Valuing an Inherited House in California FAQ

What value is used for an inherited house in California?

California uses the fair-market value on the prior owner’s date of death. Under IRC §1014 this date-of-death value becomes your stepped-up cost basis for taxes, and in formal probate the probate referee’s appraisal of that same value sets the floor for a court-confirmation sale. It is not the original purchase price or today’s market value.

How does stepped-up basis lower capital-gains tax on an inherited home?

Under IRC §1014, your cost basis steps up to the home’s fair-market value on the date of death. You owe capital-gains tax only on appreciation above that figure — the gain between the date of death and your sale. Selling soon after inheriting means little gain has accrued, so most heirs owe little or no capital-gains tax.

What is the 90% rule in a California probate sale?
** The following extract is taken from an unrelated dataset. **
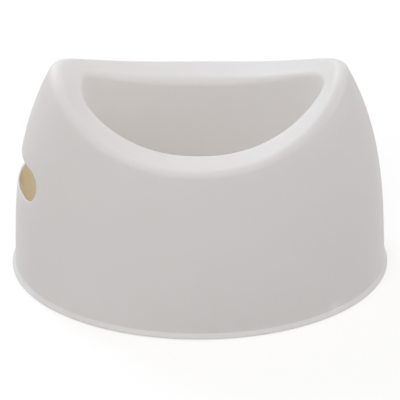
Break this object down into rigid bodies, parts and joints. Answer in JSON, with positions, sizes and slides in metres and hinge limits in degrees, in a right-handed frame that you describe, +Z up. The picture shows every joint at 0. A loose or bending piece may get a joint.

California Probate Code §10309 requires that an accepted offer at a private probate sale be at least 90% of the property’s appraised value, with an appraisal made within one year before the confirmation hearing. The probate referee’s date-of-death appraisal therefore acts as a value floor — the court won’t confirm a sale below 90% of it.

Why does the appraisal matter when multiple heirs inherit?

The date-of-death appraisal is a neutral number that lets co-heirs fairly calculate a buyout, an equal split, or a sale-and-divide. Each heir’s stepped-up basis is their fractional share of that value. Without an agreed appraisal, siblings often deadlock over what the house is worth, stalling any sale or distribution.

Should I sell an inherited California house as-is for cash or list it retail?

It depends on speed, repairs, and certainty — not usually tax, since stepped-up basis shelters the gain either way. A cash as-is sale closes in 7-10 days with no repairs, cleanout, or commissions. Listing retail can net more gross but means $10k-$50k+ in prep, 5-6% commission, and 45-75 days of carrying costs.